▶ Aim:
From the listing, collect all lines containing the word "bodies".
————————
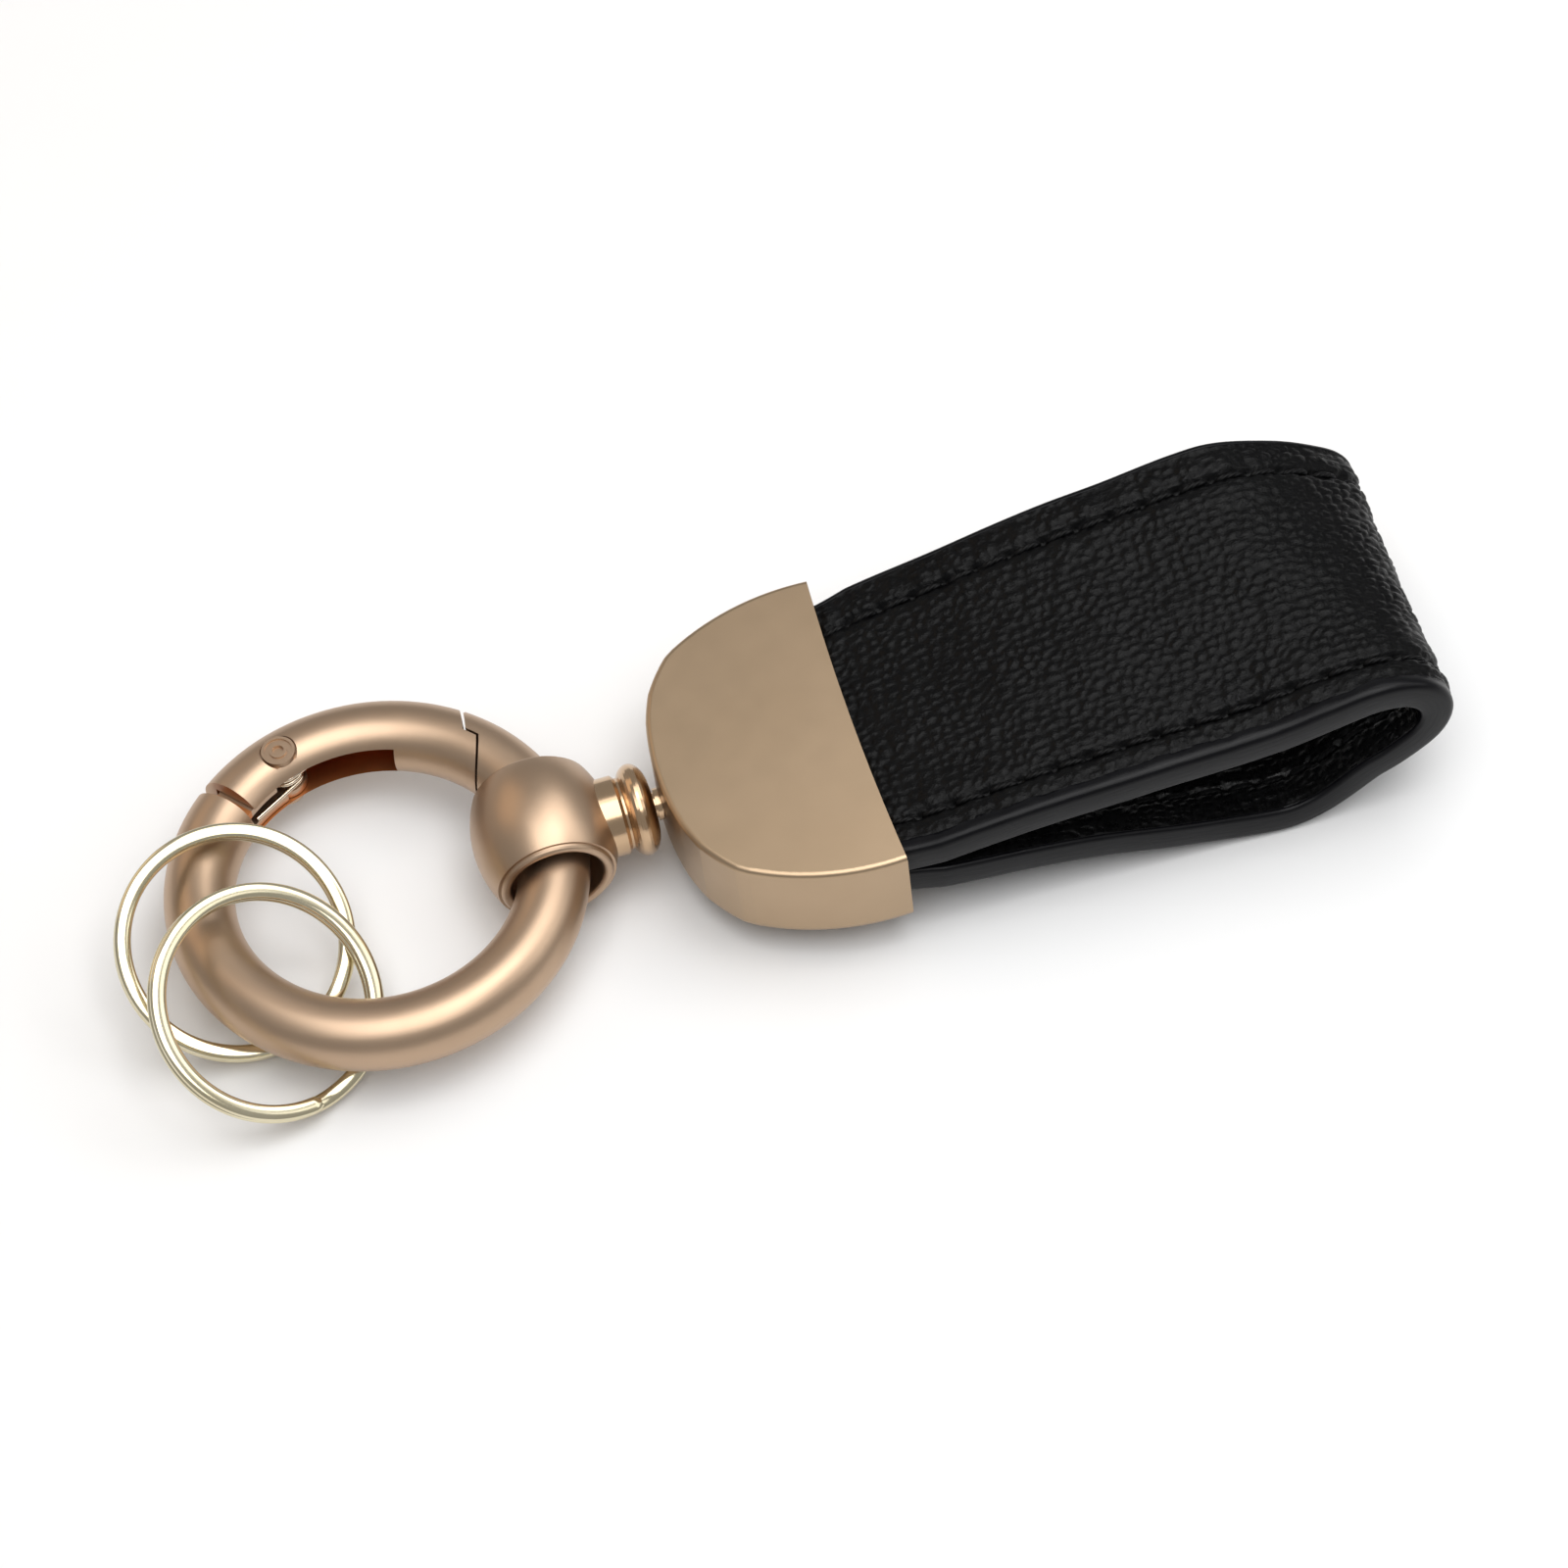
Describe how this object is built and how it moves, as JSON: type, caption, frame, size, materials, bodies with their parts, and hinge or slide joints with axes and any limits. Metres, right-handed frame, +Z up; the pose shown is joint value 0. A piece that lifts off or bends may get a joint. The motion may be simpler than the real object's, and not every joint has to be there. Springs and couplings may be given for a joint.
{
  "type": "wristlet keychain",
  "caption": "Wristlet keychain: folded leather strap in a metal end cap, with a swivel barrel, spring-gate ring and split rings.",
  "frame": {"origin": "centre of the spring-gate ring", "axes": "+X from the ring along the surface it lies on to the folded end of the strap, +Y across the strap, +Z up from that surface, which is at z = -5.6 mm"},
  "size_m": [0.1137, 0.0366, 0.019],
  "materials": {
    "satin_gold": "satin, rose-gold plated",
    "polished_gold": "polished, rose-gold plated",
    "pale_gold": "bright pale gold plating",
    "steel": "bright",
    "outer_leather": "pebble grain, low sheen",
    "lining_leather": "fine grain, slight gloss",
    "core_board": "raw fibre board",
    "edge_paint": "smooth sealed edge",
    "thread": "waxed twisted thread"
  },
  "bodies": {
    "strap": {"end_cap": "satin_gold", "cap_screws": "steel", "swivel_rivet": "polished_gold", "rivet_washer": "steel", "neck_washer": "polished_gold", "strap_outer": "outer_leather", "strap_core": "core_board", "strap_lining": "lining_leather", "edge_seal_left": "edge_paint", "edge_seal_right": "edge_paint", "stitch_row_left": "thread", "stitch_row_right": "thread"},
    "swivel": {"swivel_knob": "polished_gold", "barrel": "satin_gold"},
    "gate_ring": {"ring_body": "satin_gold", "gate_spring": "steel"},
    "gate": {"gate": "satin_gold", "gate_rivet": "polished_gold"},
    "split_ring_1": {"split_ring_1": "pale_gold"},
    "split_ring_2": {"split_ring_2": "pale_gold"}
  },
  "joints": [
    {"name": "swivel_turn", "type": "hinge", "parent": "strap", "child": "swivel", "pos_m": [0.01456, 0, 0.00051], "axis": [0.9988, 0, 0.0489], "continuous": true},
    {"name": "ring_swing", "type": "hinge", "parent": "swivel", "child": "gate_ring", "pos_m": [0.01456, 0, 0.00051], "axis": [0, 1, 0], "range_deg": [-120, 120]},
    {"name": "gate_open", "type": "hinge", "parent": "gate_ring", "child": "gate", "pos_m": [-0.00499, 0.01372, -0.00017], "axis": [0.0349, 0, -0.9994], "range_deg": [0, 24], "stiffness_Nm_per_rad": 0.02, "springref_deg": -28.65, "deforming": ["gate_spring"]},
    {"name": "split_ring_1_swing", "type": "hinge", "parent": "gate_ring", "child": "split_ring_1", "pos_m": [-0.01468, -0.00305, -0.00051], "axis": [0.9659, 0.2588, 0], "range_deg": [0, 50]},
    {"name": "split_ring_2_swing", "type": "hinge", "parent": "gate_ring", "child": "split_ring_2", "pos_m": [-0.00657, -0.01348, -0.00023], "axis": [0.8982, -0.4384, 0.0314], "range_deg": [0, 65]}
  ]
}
————————
▶ The solution:
Describe how this object is built and how it moves, as JSON: type, caption, frame, size, materials, bodies with their parts, and hinge or slide joints with axes and any limits. Metres, right-handed frame, +Z up; the pose shown is joint value 0. A piece that lifts off or bends may get a joint. The motion may be simpler than the real object's, and not every joint has to be there. Springs and couplings may be given for a joint.
  "bodies": {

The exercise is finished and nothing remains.